University Email: firstname.lastname@example.org
Research title: Modelling in vitro host-parasite infection
Computational modelling is an invaluable asset to scientists and pharaceutical companies as it can allow for a cost-effective means of testing the impact of various scenarios without the wastage and financial costs that in vitro tests carry. Traditional in vitro tests are carried out using cells in a petri dish which is not indicative of the scenario drugs and cells are exposed to in the human body. Whether drug is targeted within the bloodstream, lymph cells or in the joints, etc. - they will always be exposed to different flow rates. Cells in the human body are also organised into three-dimensional scaffold structures to best support growth and make it easier to control and monitor the growing cells micro-environment (e.g. oxygen rate and pH levels). I hope to test, using computational modelling, whether fluid flow does, as hypothesised, have an impact on the process of endocytosis. I will apply our model to data for the neglected troptical parasitic disease, Leishmaniasis, but since endocytosis is an immune process common to all micro-organism related infections, it is hoped that we will be able to apply the model beyond Leishmaniasis.

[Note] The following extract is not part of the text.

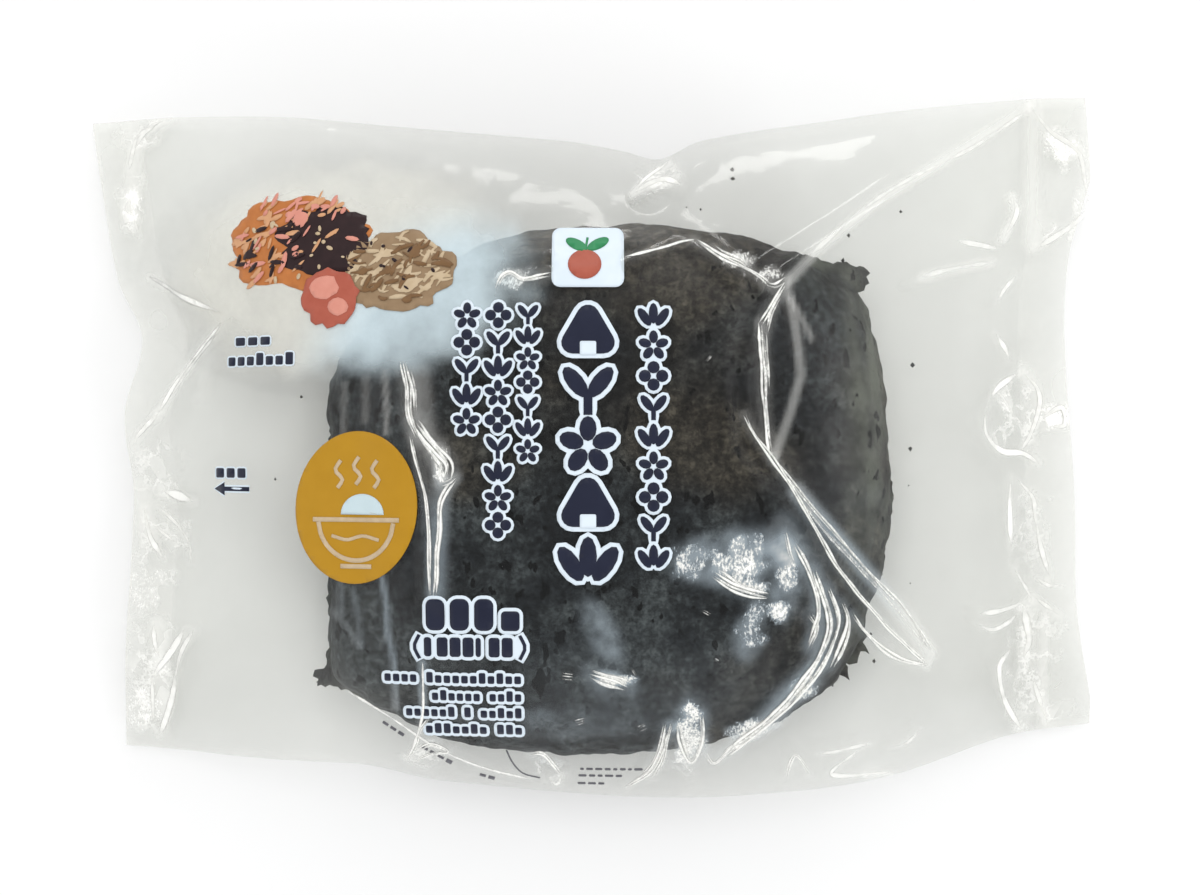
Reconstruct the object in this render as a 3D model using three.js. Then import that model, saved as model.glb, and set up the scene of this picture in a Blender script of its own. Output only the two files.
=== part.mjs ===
// A large rice ball wrapped in dried seaweed, sealed in a clear pillow pack that lies on its back.
// Millimetres. +X runs from end seal to end seal, +Y across the pack and +Z up through its face.
// The origin is under the middle of the pack, on the surface that it lies on.
//
// The pack is one closed solid: the film's outer surface round the rice ball and the air beside it.
// Two sheets of film, a face and a back, share one outline. Each is a height over the plan.

import * as THREE from "three";

// ---------------------------------------------------------------- driving dimensions

// The rice ball: a rounded slab, flat where it lies.
const BALL = {
  centre: [3.3, -7.8],
  halfLength: 51.3,
  halfWidth: 47.9,
  thickness: 34.2,
  planPower: 2.9,      // 2 is an ellipse, more is squarer
  rimPower: 4.2,       // how late the face turns down towards the rim
};

// The pack's outline, as x and y where its direction changes. The long sides are folds of the tube
// of film and the ends are sealed across.
const FAR_SIDE = [
  [-93, 59.6], [-76, 60.6], [-40, 57.7], [-5, 54.8], [6, 52.8],
  [12.5, 51.3], [20, 54.6], [45, 58.7], [80, 64.0], [93, 64.4],
];
const NEAR_SIDE = [
  [-93, -56.2], [-70, -57.6], [-42, -58.4], [-27, -61.6], [10, -64.4],
  [38, -63.4], [56, -60.6], [78, -54.6], [93, -52.5],
];
const LEFT_END = [
  [-56.5, -86.8], [-18, -85.2], [-9, -84.7], [5, -85.9],
  [19, -82.8], [30, -87.6], [48, -91.1], [60, -93.1],
];
const RIGHT_END = [
  [-53, 93.1], [-36, 90.4], [-18, 89.4], [8, 88.3],
  [30, 88.5], [41, 91.6], [46, 93.1], [64, 92.4],
];

const SEAL_WIDTH = 8.5;
const SEAL_THICKNESS = 0.6;
const SEAL_HEIGHT = 7.0;         // mid height of an end seal above the ground
const SEAL_CORNER_HEIGHT = 3.2;
const SEAL_WAVE = 1.6;           // how far an end seal waves up and down
const SIDE_FOLD_HEIGHT = 13.5;   // the long folds, beside the middle of the ball
const SIDE_FOLD_WAVE = 0.8;
const FOLD_TO_SEAL = [48, 84];   // distance from the middle, along X, over which folds drop to the seals
const SEAL_TO_CORNER = [30, 60]; // distance from the middle, along Y, over which seals drop to corners

// How the film stands off the ball.
const FILM_SLACK = 0.5;          // between the ball's face and the film over it
const FACE_LIFT_OFF = 0.84;      // share of the ball's plan where the face film leaves it
const BACK_LIFT_OFF = 0.80;      // share of the ball's plan that presses the back film flat
const WING_PUFF = 1.0;           // air that holds the face film up between ball and end seal
const SIDE_ROUNDING = 0.72;      // below 1 the long folds are rounded, at 1 they are sharp
const END_ROUNDING = 1.15;       // above 1 the film dips on its way to the end seals
const ROUNDING_CHANGE = [50, 80]; // distance from the middle, along X, from one to the other
const OUTLINE_BLEND = 6;         // how softly the slopes to a long side and to an end meet

// Folds that stand up in the face film: each a chain of points, its height, and how far its flanks
// reach to either side.
const RIDGES = [
  { points: [[29, 27], [52, 42], [81, 61]], height: 2.4, reach: 4.5 },  // to the far right corner
  { points: [[30, 27], [26, 14], [27, 0], [31, -5]], height: 1.3, reach: 4 },
  { points: [[27, 2], [42, -18], [58, -38]], height: 1.5, reach: 4 },   // to the near right rim
  { points: [[33, -16], [39, -32], [33, -46], [20, -57]], height: 1.6, reach: 4 },
  { points: [[-14, 29], [4, 30], [15, 36], [29, 27]], height: 1.2, reach: 4 },
  { points: [[-32, 12], [-27, 0], [-26, -26]], height: 1.2, reach: 4 }, // upright, on the left
  { points: [[-81, 31], [-65, 23], [-76, 4]], height: 2.0, reach: 5 },  // bent, in the left wing
  { points: [[10, 44], [20, 51]], height: 2.2, reach: 4 },              // dart in the far side
  { points: [[60, 2], [80, 6]], height: 1.6, reach: 5 },                // across the right wing
  { points: [[62, -48], [84, -40]], height: 1.6, reach: 5 },            // near right corner
];
const RIDGE_FADE = 4;            // high powers keep a fold at full height until close to the outline

// Back film: it rises slowly at first from the ground to the outline.
const BACK_RISE_POWER = 1.5;

// Back fin: the tube's lengthwise seal, folded flat. It stands proud where the back film is free.
const FIN = { y: -6, width: 11, relief: 0.5, start: 0.15, full: 0.5 };

// Mesh: cells along and across the pack. Rows start on straight lines between the end seals.
const SEAL_COLUMNS = 3;
const BODY_COLUMNS = 50;
const ROWS = 38;
const MEAN_LENGTH = 178;
const NEAR_ROW_Y = -58;
const FAR_ROW_Y = 61;

// ---------------------------------------------------------------- small helpers

const { clamp, lerp, smoothstep } = THREE.MathUtils;

/** Smooth curve through [position, value] pairs, read at one position. */
function readCurve(pairs, position) {
  const last = pairs.length - 1;
  const slopeAt = (k) => {
    const before = pairs[Math.max(k - 1, 0)];
    const after = pairs[Math.min(k + 1, last)];
    return (after[1] - before[1]) / (after[0] - before[0]);
  };
  let k = 0;
  while (k < last - 1 && position > pairs[k + 1][0]) {
    k += 1;
  }
  const [start, startValue] = pairs[k];
  const [end, endValue] = pairs[k + 1];
  const span = end - start;
  const t = clamp((position - start) / span, 0, 1);
  const t2 = t * t;
  const t3 = t2 * t;
  return (2 * t3 - 3 * t2 + 1) * startValue
    + (t3 - 2 * t2 + t) * span * slopeAt(k)
    + (3 * t2 - 2 * t3) * endValue
    + (t3 - t2) * span * slopeAt(k + 1);
}

/** Distance from a point to a chain of straight pieces. */
function distanceToChain(x, y, chain) {
  let nearest = Infinity;
  for (let k = 0; k + 1 < chain.length; k += 1) {
    const [ax, ay] = chain[k];
    const [bx, by] = chain[k + 1];
    const dx = bx - ax;
    const dy = by - ay;
    const t = clamp(((x - ax) * dx + (y - ay) * dy) / (dx * dx + dy * dy), 0, 1);
    nearest = Math.min(nearest, Math.hypot(x - ax - t * dx, y - ay - t * dy));
  }
  return nearest;
}

/** The smaller of two lengths, with the corner between them rounded over about `blend`. */
function softMin(a, b, blend) {
  const h = clamp(0.5 + 0.5 * (b - a) / blend, 0, 1);
  return lerp(b, a, h) - blend * h * (1 - h);
}

// ---------------------------------------------------------------- the pack's shape

/** 0 at the middle of the ball, 1 on its rim seen from above, more outside it. */
function ballShare(x, y) {
  const across = Math.abs(x - BALL.centre[0]) / BALL.halfLength;
  const up = Math.abs(y - BALL.centre[1]) / BALL.halfWidth;
  return (across ** BALL.planPower + up ** BALL.planPower) ** (1 / BALL.planPower);
}

/** Height of the film where it lies on the ball's face. */
function heightOnBall(share) {
  const halfThickness = BALL.thickness / 2;
  const fall = Math.sqrt(Math.max(0, 1 - Math.min(share, 1) ** BALL.rimPower));
  return halfThickness + halfThickness * fall + FILM_SLACK;
}

/** Height of the line where face and back film meet, spread over the whole plan. */
function meetingHeight(x, y) {
  const nearEnd = smoothstep(Math.abs(x), ...FOLD_TO_SEAL);
  const nearCorner = smoothstep(Math.abs(y), ...SEAL_TO_CORNER);
  const sealWave = SEAL_WAVE * Math.sin(y / 9 + (x < 0 ? 0.6 : 2.4));
  const seal = lerp(SEAL_HEIGHT + sealWave, SEAL_CORNER_HEIGHT, nearCorner);
  const side = SIDE_FOLD_HEIGHT + SIDE_FOLD_WAVE * Math.sin(x / 11);
  return lerp(side, seal, nearEnd);
}

/** How far a point is on its way from lift-off (0) to the outline or an end seal (1). */
function wayOut(x, y, liftOff) {
  const radius = (BALL.halfLength + BALL.halfWidth) / 2;
  const pastLiftOff = Math.max(0, ballShare(x, y) - liftOff) * radius;
  const fromEnd = Math.min(x - readCurve(LEFT_END, y), readCurve(RIGHT_END, y) - x) - SEAL_WIDTH;
  const fromSide = Math.min(readCurve(FAR_SIDE, x) - y, y - readCurve(NEAR_SIDE, x));
  const toOutline = Math.max(0, softMin(fromEnd, fromSide, OUTLINE_BLEND));
  return pastLiftOff / (pastLiftOff + toOutline + 1e-6);
}

/** 1 where the nearest edge is a long fold of the tube, 0 near the end seals. */
function besideFold(x) {
  return 1 - smoothstep(Math.abs(x), ...ROUNDING_CHANGE);
}

/** Height of the folds that stand up in the face film. */
function ridgeRelief(x, y) {
  let relief = 0;
  for (const ridge of RIDGES) {
    const distance = distanceToChain(x, y, ridge.points);
    relief = Math.max(relief, ridge.height * Math.max(0, 1 - distance / ridge.reach));
  }
  return relief;
}

/** Height of the face film. */
function faceHeight(x, y) {
  const way = wayOut(x, y, FACE_LIFT_OFF);
  const meeting = meetingHeight(x, y) + SEAL_THICKNESS / 2;
  const onBall = heightOnBall(Math.min(ballShare(x, y), FACE_LIFT_OFF));
  const rounding = lerp(END_ROUNDING, SIDE_ROUNDING, besideFold(x));
  const puff = WING_PUFF * Math.sin(Math.PI * way) * (1 - besideFold(x));
  const folds = ridgeRelief(x, y) * (1 - way ** RIDGE_FADE);
  return lerp(meeting, onBall, (1 - way) ** rounding) + puff + folds;
}

/** Height of the back film: flat on the ground under the ball, rising to the outline. */
function backHeight(x, y) {
  const way = wayOut(x, y, BACK_LIFT_OFF);
  const meeting = meetingHeight(x, y) - SEAL_THICKNESS / 2;
  const underFin = Math.abs(y - FIN.y) < FIN.width / 2 ? 1 : 0;
  const fin = FIN.relief * underFin * smoothstep(way, FIN.start, FIN.full);
  return meeting * way ** BACK_RISE_POWER - fin;
}

/** The plan position of one grid corner, by its column's share of the length and row's share. */
function planPoint(lengthShare, widthShare) {
  const nominalY = lerp(NEAR_ROW_Y, FAR_ROW_Y, widthShare);
  const x = lerp(readCurve(LEFT_END, nominalY), readCurve(RIGHT_END, nominalY), lengthShare);
  const y = lerp(readCurve(NEAR_SIDE, x), readCurve(FAR_SIDE, x), widthShare);
  return [x, y];
}

/** Column positions as shares of the length: narrow cells on the seals, even cells between. */
function columnShares() {
  const sealShare = SEAL_WIDTH / MEAN_LENGTH;
  const shares = [];
  for (let k = 0; k < SEAL_COLUMNS; k += 1) {
    shares.push(sealShare * k / SEAL_COLUMNS);
  }
  for (let k = 0; k <= BODY_COLUMNS; k += 1) {
    shares.push(lerp(sealShare, 1 - sealShare, k / BODY_COLUMNS));
  }
  for (let k = SEAL_COLUMNS - 1; k >= 0; k -= 1) {
    shares.push(1 - sealShare * k / SEAL_COLUMNS);
  }
  return shares;
}

/** Two triangles of a four-cornered cell, cut from its first corner or from its second. */
function splitCell([a, b, c, d], fromFirst) {
  return fromFirst ? [a, b, c, a, c, d] : [a, b, d, b, c, d];
}

/**
 * The closed solid of the whole pack: face sheet and back sheet, joined along the outline. The cells
 * are cut towards the pack's corners, so that each corner keeps its point.
 */
function packGeometry() {
  const shares = columnShares();
  const columns = shares.length - 1;
  const positions = [];
  const faceIndex = [];
  const backIndex = [];

  for (let i = 0; i <= columns; i += 1) {
    faceIndex.push([]);
    backIndex.push([]);
    for (let j = 0; j <= ROWS; j += 1) {
      const [x, y] = planPoint(shares[i], j / ROWS);
      const onOutline = i === 0 || i === columns || j === 0 || j === ROWS;
      const face = onOutline ? meetingHeight(x, y) : faceHeight(x, y);
      faceIndex[i].push(positions.length / 3);
      positions.push(x, y, face);
      if (onOutline) {
        backIndex[i].push(faceIndex[i][j]);
      } else {
        backIndex[i].push(positions.length / 3);
        positions.push(x, y, Math.max(0, backHeight(x, y)));
      }
    }
  }

  const triangles = [];
  for (let i = 0; i < columns; i += 1) {
    for (let j = 0; j < ROWS; j += 1) {
      const leansRight = (i < columns / 2) === (j < ROWS / 2);
      const face = [faceIndex[i][j], faceIndex[i + 1][j], faceIndex[i + 1][j + 1], faceIndex[i][j + 1]];
      const back = [backIndex[i][j], backIndex[i][j + 1], backIndex[i + 1][j + 1], backIndex[i + 1][j]];
      triangles.push(...splitCell(face, leansRight), ...splitCell(back, leansRight));
    }
  }

  const geometry = new THREE.BufferGeometry();
  geometry.setAttribute("position", new THREE.Float32BufferAttribute(positions, 3));
  geometry.setIndex(triangles);
  geometry.computeVertexNormals();
  return geometry;
}

// ---------------------------------------------------------------- the object

/** Clear film, as pale as it looks over a white ground. */
function filmMaterial() {
  return new THREE.MeshStandardMaterial({ color: 0xdde0da, roughness: 0.25, metalness: 0 });
}

/** The sealed pack. */
function filmPack() {
  const mesh = new THREE.Mesh(packGeometry(), filmMaterial());
  mesh.name = "film_pack";
  return mesh;
}

const object = new THREE.Group();
object.add(filmPack());

export default object;
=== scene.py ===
"""Looks of a large seaweed-wrapped rice ball in a clear film pillow pack.

The pack lies on its back and the camera looks straight down on its printed face. Everything that is
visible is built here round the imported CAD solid: the film with its folds, the wrapped rice ball
inside it and the print on the film. Shapes are worked out in millimetres and made in metres.
"""

import math
import random

import bpy
import numpy as np
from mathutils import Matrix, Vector, noise
from mathutils.geometry import delaunay_2d_cdt


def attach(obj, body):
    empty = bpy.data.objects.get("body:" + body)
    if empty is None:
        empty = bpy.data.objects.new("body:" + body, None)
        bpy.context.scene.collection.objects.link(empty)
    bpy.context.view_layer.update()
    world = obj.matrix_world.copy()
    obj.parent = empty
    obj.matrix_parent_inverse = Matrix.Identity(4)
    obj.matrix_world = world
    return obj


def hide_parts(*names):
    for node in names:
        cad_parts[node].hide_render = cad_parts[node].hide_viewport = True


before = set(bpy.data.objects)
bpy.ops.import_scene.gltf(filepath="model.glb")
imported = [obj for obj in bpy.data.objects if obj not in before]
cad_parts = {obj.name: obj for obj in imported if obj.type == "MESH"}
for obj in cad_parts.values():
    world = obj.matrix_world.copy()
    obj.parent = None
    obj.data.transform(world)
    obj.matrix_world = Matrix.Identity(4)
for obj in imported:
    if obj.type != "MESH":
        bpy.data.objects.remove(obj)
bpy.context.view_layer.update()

MM = 0.001

# ------------------------------------------------------------------ the pack, as in the CAD model

BALL_CENTRE = (3.3, -7.8)
BALL_HALF_LENGTH = 51.3
BALL_HALF_WIDTH = 47.9
BALL_THICKNESS = 34.2
BALL_PLAN_POWER = 2.9
BALL_RIM_POWER = 4.2
BALL_BACK_RIM_POWER = 8.0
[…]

The research will break down into the use of the boundary immobilsation method with an additional reaction-kinetics based condition on the boundary to model endocytosis. This allows the wrapping and the the receptor-ligand binding to be captured by the model. Next, fluid flow will be introduced in to this model. Following this, the fate of the parasite following internalisation will be explored, modelling nutrient/chemical exchange. Finally fluid flow should then be introduced to this to explore the impact.